2.      Les lignes directrices pour le calcul des amendes infligées en application de l'article 15, paragraphe 2, du règlement nº 17 et de l'article 65, paragraphe 5, du traité CECA, bien qu’elles ne puissent être qualifiées de règle de droit, énoncent une règle de conduite indicative de la pratique à suivre, dont la Commission ne peut s’écarter, dans un cas particulier, sans donner des raisons qui soient compatibles avec le principe d’égalité de traitement. Il appartient donc au Tribunal de vérifier, dans le cadre du contrôle de la légalité des amendes infligées par une décision de la Commission, si cette dernière a exercé son pouvoir d’appréciation selon la méthode exposée dans lesdites lignes directrices et, dans la mesure où il devrait constater qu’elle s’en est départie, de vérifier si cet écart est justifié et motivé à suffisance de droit.

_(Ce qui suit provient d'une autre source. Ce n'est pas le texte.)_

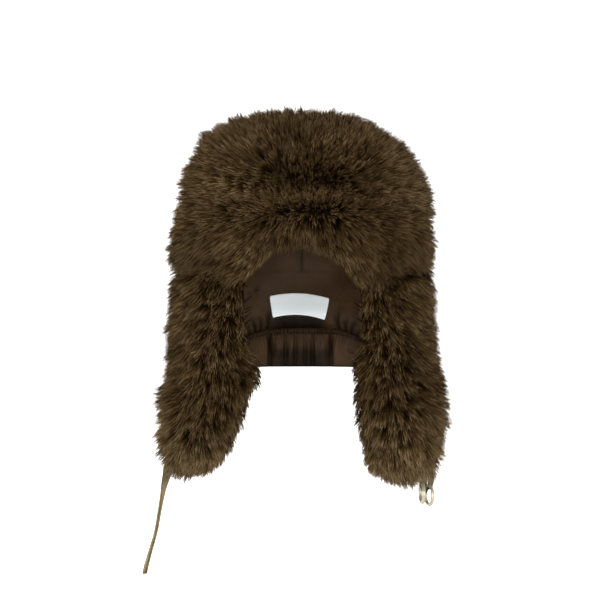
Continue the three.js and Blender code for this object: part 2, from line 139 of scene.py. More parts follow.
# The dense fur round each ear flap: how far it reaches inwards, outwards, forwards and back
RIGHT_FLAP = table(
    "height inner outer front rear",
    (-22, 36, 121, -90, 100),
    (-50, 36, 122, -90, 102),
    (-85, 36, 123, -90, 102),
    (-120, 34, 125, -88, 96),
    (-150, 50, 133, -83, 82),
    (-178, 61, 133, -76, 70),
    (-198, 71, 132, -64, 57),
    (-211, 84, 127, -44, 38),
    (-217, 98, 118, -20, 16),
)
LEFT_FLAP = table(
    "height inner outer front rear",
    (-22, 36, 122, -90, 100),
    (-50, 36, 122, -90, 102),
    (-85, 36, 124, -90, 102),
    (-120, 44, 129, -88, 96),
    (-155, 51, 135, -83, 82),
    (-185, 57, 132, -77, 71),
    (-207, 63, 128, -66, 59),
    (-220, 76, 121, -46, 40),
    (-227, 92, 110, -20, 16),
)
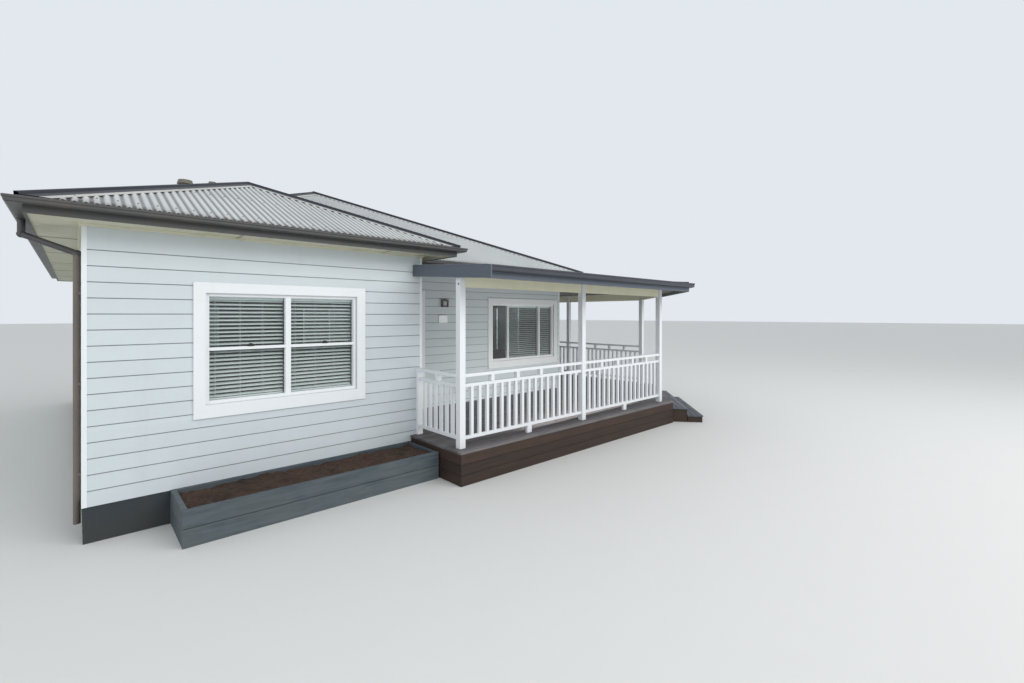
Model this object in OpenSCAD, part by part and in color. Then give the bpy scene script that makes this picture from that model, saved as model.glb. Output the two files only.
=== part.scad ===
// Single storey weatherboard beach house with a front wing, hipped metal roofs and a corner verandah.
// Lengths are millimetres. X runs right along the front, Y runs back, Z runs up from the ground.

/* [House] */
// Width of the front wing
wing_w = 3740; // [3000:10:4600]
// How far the wing stands forward of the main front wall
recess = 1580; // [1200:10:2200]
// Width of the main house
main_w = 8600; // [7800:10:10400]
// Depth of the main house
main_d = 8650; // [7200:10:10400]
// Height of the dark base under the boards
base_h = 350; // [200:5:600]
// Wall height from the first board up to the soffit
wall_h = 2720; // [2400:10:3300]
// Thickness of the outer walls
wall_t = 120; // [90:5:200]
// Height of the floor and the deck above the ground
floor_z = 440; // [380:5:700]
// How far a corner board reaches over each wall face
corner_w = 30; // [15:1:130]
// How far the corner boards stand out from the walls
corner_t = 10; // [6:1:40]

/* [Main roof] */
// Slope of the hipped roofs in degrees
pitch = 23.3; // [15:0.1:30]
// Distance from the wall face to the back of the fascia
eave = 360; // [250:5:600]
// Thickness of the roof structure
roof_t = 100; // [60:5:160]
// Height of the fascia board
fascia_h = 150; // [100:5:220]
// Thickness of the fascia board
fascia_t = 20; // [15:1:35]
// Width of the gutter
gutter_w = 115; // [80:5:150]
// Height of the gutter
gutter_h = 60; // [50:5:130]
// Thickness of the gutter metal
gutter_t = 3; // [2:0.5:5]
// Diameter of the downpipes
pipe_d = 60; // [50:5:110]

/* [Windows and door] */
// Width of the wing window opening
wing_win_w = 1730; // [1200:10:2200]
// Height of every window opening
win_h = 1233; // [900:10:1500]
// Height of the window sills above the first board
sill_h = 857; // [600:10:1100]
// Width of the verandah window opening
porch_win_w = 1930; // [1500:10:2200]
// Gap between the verandah window surround and the corner board
porch_win_gap = 65; // [0:1:200]
// Width of the window surround boards
trim_w = 115; // [80:5:150]
// How far the surround boards stand out from the wall
trim_t = 30; // [20:1:45]
// Width of the window frame members
sash_w = 34; // [25:1:60]
// Width of the mullions
mullion_w = 60; // [40:2:100]
// Width of the mullions of the verandah window
porch_mullion_w = 38; // [30:2:80]
// Thickness of the glass
glass_t = 6; // [4:1:10]
// Width of the door opening
door_w = 880; // [760:10:1000]
// Height of the door opening above the floor
door_h = 2150; // [2000:10:2300]
// Width of the boards around the door
door_trim = 70; // [50:5:90]

/* [Verandah] */
// Distance of the deck edge in front of the wing wall
deck_front = 1250; // [1000:10:1600]
// Distance of the deck edge beyond the right wall
deck_side = 2150; // [1800:10:2600]
// Length of the side deck behind the main front wall
deck_back = 3960; // [2400:10:6000]
// Angle of the cut corner to the front in degrees
cut_a = 40; // [35:1:50]
// Width taken off the corner of the deck along the front
cut_x = 1830; // [1400:10:2100]
// Side of a square post
post_w = 90; // [75:1:120]
// Distance from the deck edge to the post faces
post_in = 152; // [60:1:200]
// Height of the underside of the verandah beams above the deck
beam_z = 2128; // [2000:5:2300]
// Depth of the verandah beams
beam_h = 190; // [140:5:240]
// Thickness of the verandah beams
beam_t = 45; // [35:1:70]
// Slope of the verandah roof in degrees
porch_pitch = 4; // [2:0.5:6]
// Thickness of the verandah roof
porch_t = 80; // [50:5:120]
// Distance from the deck edge to the outside of the front fascia
porch_out = 437; // [250:1:600]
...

L’autolimitation du pouvoir d’appréciation de la Commission résultant de l’adoption des lignes directrices n’est pas incompatible avec le maintien d’une marge d’appréciation substantielle pour la Commission. Les lignes directrices contiennent différents éléments de flexibilité qui permettent à la Commission d’exercer son pouvoir discrétionnaire en conformité avec les dispositions des règlements nº 17 et nº 1/2003, telles qu’interprétées par la Cour de justice. Partant, dans les domaines où la Commission a conservé une marge d’appréciation, le contrôle de la légalité opéré sur ces appréciations se limite à celui de l’absence d’erreur manifeste d’appréciation. La marge d’appréciation de la Commission et les limites qu’elle y a apportées ne préjugent pas, en principe, de l’exercice, par le juge, de sa compétence de pleine juridiction, qui l’habilite à supprimer, à réduire ou à majorer le montant de l’amende infligée par la Commission.

(cf. points 74-78)

3.      Il ressort des dispositions combinées de l’article 44, paragraphe 1, sous c), et de l’article 48, paragraphe 2, du règlement de procédure du Tribunal que la requête introductive d’instance doit indiquer l’objet du litige et contenir un exposé sommaire des moyens invoqués et que la production de moyens nouveaux en cours d’instance est interdite à moins que ces moyens ne se fondent sur des éléments de droit et de fait qui se sont révélés pendant la procédure. Cependant, un moyen qui constitue l’ampliation d’un moyen énoncé antérieurement, directement ou implicitement, dans la requête introductive d’instance et qui présente un lien étroit avec celui-ci doit être déclaré recevable. Une solution analogue s’impose pour un grief invoqué au soutien d’un moyen.

Dans le cadre d'un recours tendant à l'annulation ou à la réduction du montant d'une amende infligée à une entreprise par une décision de la Commission pour infraction aux règles communautaires de concurrence, doit être déclaré irrecevable un grief, invoqué pour la première fois dans la réplique, portant sur l’appréciation de la gravité de la participation de l'entreprise concernée à l'infraction, lorsque la requête ne contient qu'un moyen tiré du caractère prétendument disproportionné de l’amende infligée et visant uniquement la majoration du montant de départ de l'amende au titre de la durée. Ce grief ne peut pas être considéré comme étant une ampliation du moyen de la requête. En effet, la contestation d’un élément essentiel d’une décision, tel que l’appréciation de la gravité de l’infraction, doit être formulée de façon spécifique devant le Tribunal dès le stade de la requête.

(cf. points 90-92)

4.      Il ressort des lignes directrices pour le calcul des amendes infligées en application de l'article 15, paragraphe 2, du règlement nº 17 et de l'article 65, paragraphe 5, du traité CECA que la Commission n’a établi aucun chevauchement ni aucune interdépendance entre l’appréciation de la gravité et celle de la durée de l’infraction. Le fait qu'elle se soit réservé une possibilité de majoration par année d’infraction allant, s’agissant des infractions de longue durée, jusqu’à 10 % du montant retenu pour la gravité de l’infraction ne l’oblige nullement à fixer ce taux en fonction de l’intensité des activités de l’entente ou des effets de celle-ci, voire de la gravité de l’infraction. Il lui appartient en effet de choisir, dans le cadre de sa large marge d’appréciation, le taux de majoration qu’elle entend appliquer au titre de la durée de l’infraction.

(cf. points 95-96, 98)

5.      Dans le cadre de l’appréciation de la coopération fournie par les membres d’une entente, la Commission bénéficie d'une large marge d'appréciation pour évaluer la qualité et l’utilité de la coopération fournie par une entreprise, notamment par rapport aux contributions d’autres entreprises. Seule une erreur manifeste d’appréciation de la part de la Commission est donc susceptible d’être censurée. La Commission ne saurait pour autant, dans le cadre de ladite appréciation, méconnaître le principe d’égalité de traitement.